Maybe not necessarily crazy, but what I consistently see is that companies don’t spend the time to choose the best leader, whether that’s from the target company or the acquiring company. Companies just assume that their leaders are the best leaders and can do no wrong, where in reality there is maybe someone in the target company that can do it much better.
The worst leader I have seen was in the federal government. It was one of the first deals I ever worked on and I was responsible for integrating the learning capabilities of ten different organizations into the enterprise learning capabilities. This leader had a perspective that the people he led were there to support him and our perspective was to support them because they were on the front lines doing what needs to be done. Those kinds of perspectives like the one he had I believe will cost you deal success.

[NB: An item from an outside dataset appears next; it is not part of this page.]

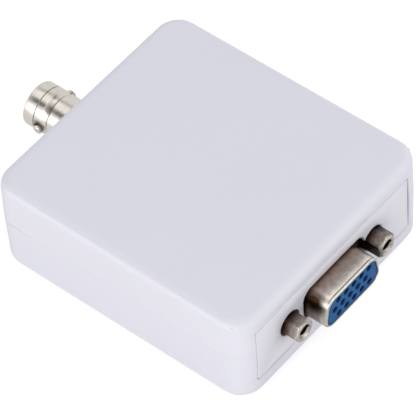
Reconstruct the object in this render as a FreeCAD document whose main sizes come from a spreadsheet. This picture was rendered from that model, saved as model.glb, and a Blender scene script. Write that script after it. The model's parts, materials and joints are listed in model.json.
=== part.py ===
import FreeCAD, Part
import math
import os
import Sketcher

# A small desktop video converter: a moulded box with a 15-hole VGA socket in one end
# and a BNC socket in the other. Origin at the middle of the underside, +Y from the VGA
# end to the BNC end, +X to the right when facing the VGA socket, +Z up.

# Driving sizes: millimetres, degrees and counts
SIZES = {
    # Moulded box
    "case_width": 55.0,
    "case_length": 61.0,
    "case_height": 22.0,
    "case_wall": 1.8,
    "end_wall": 1.5,
    "corner_radius": 5.25,
    "top_edge_radius": 2.1,
    "base_edge_radius": 1.8,
    "draft": 1.0,
    "seam_height": 12.25,
    "seam_gap": 0.14,
    "tongue_height": 1.0,
    "tongue_width": 0.8,
    "moulding_gap": 0.12,
    # Posts, columns and ribs
    "post_inset": 6.0,
    "post_row": 20.0,
    "post_radius": 2.3,
    "post_reach": 2.0,
    "column_radius": 3.4,
    "socket_gap": 0.1,
    "rib_width": 1.2,
    "rib_reach": 3.9,
    "web_width": 1.0,
    # Case screws
    "screw_radius": 1.2,
    "screw_head_radius": 2.2,
    "screw_head_height": 1.6,
    "screw_seat": 8.6,
    "screw_head_round": 0.8,
    "screw_cross_reach": 1.2,
    "screw_cross_width": 0.6,
    "screw_cross_depth": 0.95,
    "screw_end_gap": 0.9,
    "screw_gap": 0.05,
    "recess_gap": 0.25,
    # End panels
    "panel_shift": -0.5,
    "window_margin": 4.65,
    "window_rise": 6.55,
    "window_drop": 7.35,
    "panel_lip": 1.2,
    "panel_lip_width": 1.2,
    "panel_corner": 0.5,
    # Circuit board
    "board_thickness": 1.6,
    "board_headroom": 1.4,
    "board_side_gap": 1.1,
    "board_end_gap": 3.2,
    # VGA socket
    "vga_place": -1.2,
    "vga_rise": 5.45,
    "shell_width": 16.3,
    "shell_height": 7.6,
    "shell_corner": 2.6,
    "shell_slant": 10.0,
    "shell_reach": 4.95,
    "shell_sheet": 0.5,
    "shell_lip_radius": 0.42,
    "flange_width": 30.8,
    "flange_height": 12.5,
    "flange_sheet": 0.6,
    "flange_corner": 1.6,
    "face_recess": 0.12,
    "pin_columns": 5,
    "pin_pitch": 2.29,
    "pin_row_pitch": 1.98,
    "pin_hole_radius": 0.62,
    "pin_mouth_radius": 0.76,
    "pin_mouth_depth": 0.3,
    "insulator_depth": 4.0,
    "insulator_width": 18.4,
    "insulator_height": 9.6,
    "contact_radius": 0.5,
    "contact_recess": 0.7,
    "contact_width": 0.5,
    "contact_hole_radius": 0.42,
    "tail_start": 5.6,
    "tail_pitch": 2.54,
    "tail_reach": 0.9,
    "spacer_thickness": 1.2,
    "spacer_edge": 0.9,
    "opening_gap": 0.25,
    "opening_width": 18.6,
    "opening_shift": 0.8,
    "opening_corner": 2.5,
    # Jackscrews and brackets
    "jackscrew_pitch": 24.99,
    "hex_across_flats": 4.6,
    "hex_reach": 3.5,
    "hex_chamfer": 0.35,
    "hex_bevel_angle": 30.0,
    "left_hex_turn": 0.0,
    "right_hex_turn": 30.0,
    "thread_radius": 1.42,
    "thread_depth": 4.4,
    "thread_mouth": 0.3,
    "stud_length": 5.2,
    "standoff_opening": 2.8,
    "bracket_width": 6.2,
    "bracket_sheet": 0.9,
    "bracket_foot": 7.2,
    "boss_radius": 2.4,
    "boss_length": 3.6,
    "board_lock_radius": 1.2,
    "board_lock_slot": 0.6,
    # BNC socket
    "bnc_place": -0.45,
    "bnc_rise": 5.9,
    "bnc_reach": 11.95,
    "barrel_radius": 4.8,
    "barrel_chamfer": 0.3,
    "barrel_bore": 4.06,
    "bore_depth": 8.6,
    "mark_setback": 2.75,
    "mark_width": 0.24,
    "mark_depth": 0.14,
    "lug_setback": 4.25,
    "lug_radius": 1.0,
    "lug_reach": 0.7,
    "lug_chamfer": 0.18,
    "front_band": 4.3,
    "neck_radius": 4.3,
    "neck_slope": 0.35,
    "neck_width": 1.5,
    "rear_barrel_radius": 4.7,
    "barrel_opening_gap": 0.2,
    "barrel_root_radius": 4.0,
    "barrel_root_depth": 7.0,
    "housing_gap": 0.1,
    "housing_width": 13.4,
    "housing_depth": 8.2,
    "housing_drop": 5.9,
    "dielectric_radius": 2.4,
    "dielectric_recess": 1.2,
    "dielectric_root_radius": 3.2,
    "socket_radius": 1.05,
    "socket_bore": 0.68,
    "socket_recess": 0.3,
    "socket_depth": 8.0,
    "socket_bore_depth": 4.8,
    "socket_slot": 0.3,
    "socket_slot_depth": 4.0,
    "centre_wire_radius": 0.45,
    "centre_wire_reach": 1.8,
    "ground_post_radius": 0.6,
    "ground_post_span": 10.16,
    "ground_post_inset": 3.0,
    # Power inlet
    "inlet_inset": 13.9,
    "inlet_width": 7.7,
    "inlet_height": 4.0,
    "inlet_depth": 9.2,
    "inlet_sheet": 0.35,
    "inlet_recess": 0.5,
    "inlet_step": 1.1,
    "tongue_plate_width": 5.0,
    "tongue_plate_thickness": 0.9,
    "inlet_back": 2.4,
    "inlet_tongue_recess": 0.6,
    "inlet_contacts": 5,
    "inlet_contact_pitch": 0.8,
    "inlet_contact_width": 0.35,
    "inlet_contact_thickness": 0.15,
    # Parts on the board, placed by shares of its half width and half length
    "chip_thickness": 1.4,
    "chip_standoff": 0.1,
    "chip_chamfer": 0.2,
    "lead_width": 0.24,
    "lead_thickness": 0.15,
    "lead_reach": 1.0,
    "lead_knee": 0.3,
    "lead_lean": 0.15,
    "converter_size": 14.0,
    "converter_leads": 16,
    "converter_pitch": 0.8,
    "converter_across": -0.504,
    "converter_along": -0.078,
    "encoder_size": 7.0,
    "encoder_leads": 12,
    "encoder_pitch": 0.5,
    "encoder_across": 0.146,
    "encoder_along": 0.318,
    "memory_width": 7.6,
    "memory_length": 18.4,
    "memory_leads": 20,
    "memory_pitch": 0.8,
    "memory_across": 0.244,
    "memory_along": -0.233,
    "crystal_length": 11.2,
    "crystal_width": 4.6,
    "crystal_height": 3.6,
    "crystal_flange": 0.45,
    "crystal_flat": 0.05,
    "crystal_across": 0.789,
    "crystal_along": -0.209,
    "regulator_length": 6.5,
    "regulator_width": 3.5,
    "regulator_height": 1.6,
    "regulator_tab": 3.0,
    "regulator_tab_reach": 1.7,
    "regulator_lead": 0.75,
    "regulator_pitch": 2.3,
    "regulator_lead_thickness": 0.3,
    "regulator_across": 0.634,
    "regulator_along": 0.271,
    "capacitor_radius": 2.5,
    "capacitor_height": 5.4,
    "capacitor_base": 5.3,
    "capacitor_base_height": 0.9,
    "capacitor_groove": 0.25,
    "capacitor_across": -0.829,
    "capacitor_along": 0.372,
    "capacitor_pitch": 6.6,
    "inductor_size": 6.0,
    "inductor_height": 2.8,
    "inductor_rim": 0.6,
    "inductor_gap": 0.3,
    "inductor_across": -0.228,
    "inductor_along": 0.45,
    "end_cap": 0.3,
    "end_cap_skin": 0.05,
    "resistor_length": 1.6,
    "resistor_width": 0.8,
    "resistor_height": 0.5,
    "resistor_count": 8,
    "resistor_pitch": 2.0,
    "resistor_along": -0.527,
    "resistor_across": -0.691,
    "ceramic_length": 2.0,
    "ceramic_width": 1.25,
    "ceramic_height": 0.9,
    "ceramic_count": 4,
    "ceramic_pitch": 2.6,
    "ceramic_across": 0.878,
    "ceramic_along": 0.132,
}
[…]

We have cornered the research on what leadership skills impact the success and the probability of success in deals. The other area we are working on is where we partnered with Hogan Assessments. We found out that Hogan never looked at their data to look and see if there are certain personality factors that indicate an individual that is going to be more successful at a deal or less successful. So we hope to share the results about leadership skills and leadership personality in successful deals and understanding the connection between those.